Will you give the material below again, every line exactly as it is?
↓↓↓
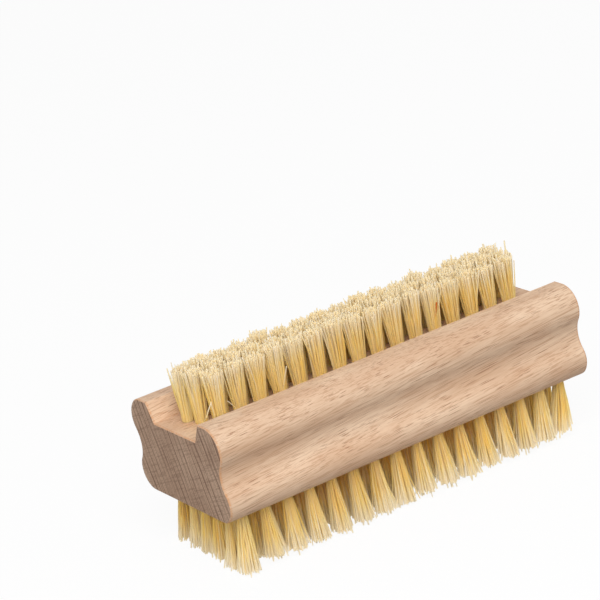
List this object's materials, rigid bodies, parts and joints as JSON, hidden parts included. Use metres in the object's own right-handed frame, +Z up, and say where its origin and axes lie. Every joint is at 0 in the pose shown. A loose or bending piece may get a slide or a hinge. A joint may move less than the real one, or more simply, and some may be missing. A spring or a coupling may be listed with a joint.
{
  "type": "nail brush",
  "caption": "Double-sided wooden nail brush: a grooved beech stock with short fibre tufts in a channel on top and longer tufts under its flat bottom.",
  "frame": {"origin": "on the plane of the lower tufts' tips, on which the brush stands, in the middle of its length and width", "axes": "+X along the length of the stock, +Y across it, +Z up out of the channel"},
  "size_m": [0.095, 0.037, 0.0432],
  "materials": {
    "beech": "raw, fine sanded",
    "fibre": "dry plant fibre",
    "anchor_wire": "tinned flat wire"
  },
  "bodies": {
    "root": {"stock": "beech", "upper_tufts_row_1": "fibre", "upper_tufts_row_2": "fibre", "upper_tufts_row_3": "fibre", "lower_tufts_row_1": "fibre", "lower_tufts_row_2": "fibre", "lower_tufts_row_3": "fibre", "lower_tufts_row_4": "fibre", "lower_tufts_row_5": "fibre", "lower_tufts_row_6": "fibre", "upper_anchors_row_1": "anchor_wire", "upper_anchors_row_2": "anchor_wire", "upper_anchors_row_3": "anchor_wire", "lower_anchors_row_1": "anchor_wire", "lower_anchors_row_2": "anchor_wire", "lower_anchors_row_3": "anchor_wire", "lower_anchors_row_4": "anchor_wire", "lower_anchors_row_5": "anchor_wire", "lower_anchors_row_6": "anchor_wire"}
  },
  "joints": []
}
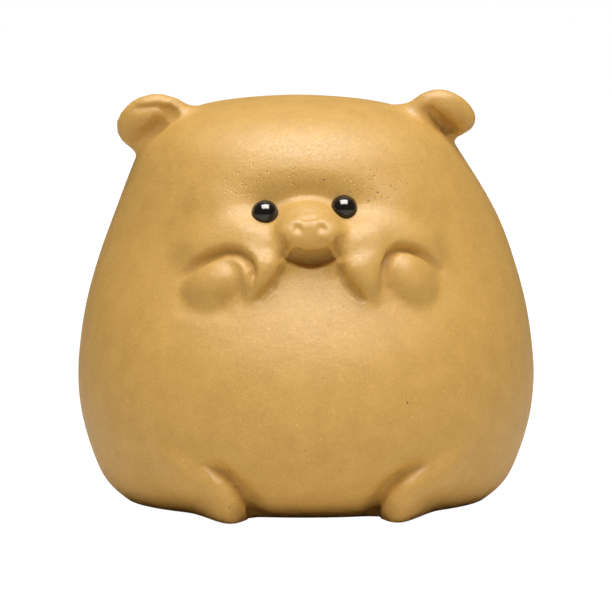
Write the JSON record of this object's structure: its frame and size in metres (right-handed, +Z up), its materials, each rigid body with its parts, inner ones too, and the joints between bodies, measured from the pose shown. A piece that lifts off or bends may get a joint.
↑↑↑
Worked answer:
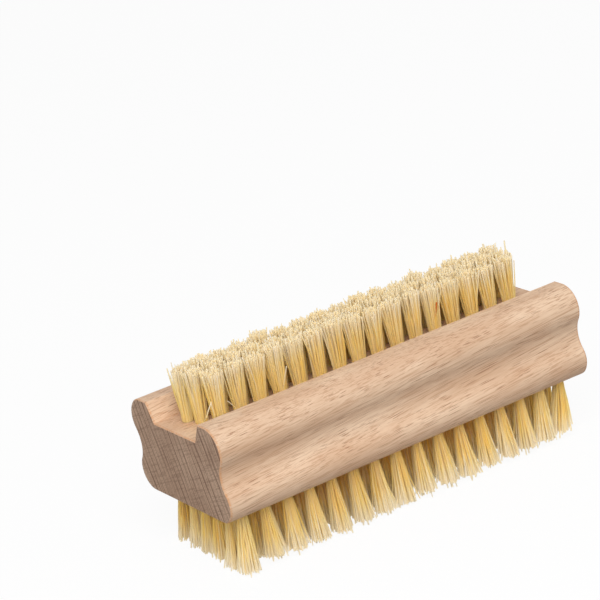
List this object's materials, rigid bodies, parts and joints as JSON, hidden parts included. Use metres in the object's own right-handed frame, +Z up, and say where its origin and axes lie. Every joint is at 0 in the pose shown. A loose or bending piece may get a slide or a hinge. A joint may move less than the real one, or more simply, and some may be missing. A spring or a coupling may be listed with a joint.
{
  "type": "nail brush",
  "caption": "Double-sided wooden nail brush: a grooved beech stock with short fibre tufts in a channel on top and longer tufts under its flat bottom.",
  "frame": {"origin": "on the plane of the lower tufts' tips, on which the brush stands, in the middle of its length and width", "axes": "+X along the length of the stock, +Y across it, +Z up out of the channel"},
  "size_m": [0.095, 0.037, 0.0432],
  "materials": {
    "beech": "raw, fine sanded",
    "fibre": "dry plant fibre",
    "anchor_wire": "tinned flat wire"
  },
  "bodies": {
    "root": {"stock": "beech", "upper_tufts_row_1": "fibre", "upper_tufts_row_2": "fibre", "upper_tufts_row_3": "fibre", "lower_tufts_row_1": "fibre", "lower_tufts_row_2": "fibre", "lower_tufts_row_3": "fibre", "lower_tufts_row_4": "fibre", "lower_tufts_row_5": "fibre", "lower_tufts_row_6": "fibre", "upper_anchors_row_1": "anchor_wire", "upper_anchors_row_2": "anchor_wire", "upper_anchors_row_3": "anchor_wire", "lower_anchors_row_1": "anchor_wire", "lower_anchors_row_2": "anchor_wire", "lower_anchors_row_3": "anchor_wire", "lower_anchors_row_4": "anchor_wire", "lower_anchors_row_5": "anchor_wire", "lower_anchors_row_6": "anchor_wire"}
  },
  "joints": []
}
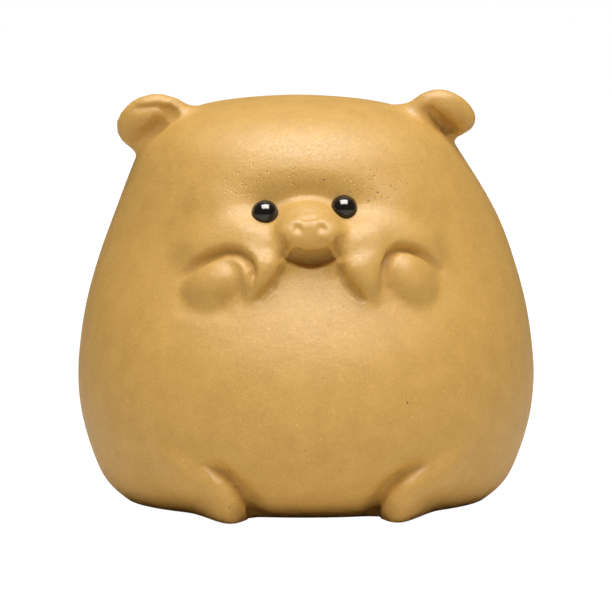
Write the JSON record of this object's structure: its frame and size in metres (right-handed, +Z up), its materials, each rigid body with its parts, inner ones too, and the joints between bodies, measured from the pose shown. A piece that lifts off or bends may get a joint.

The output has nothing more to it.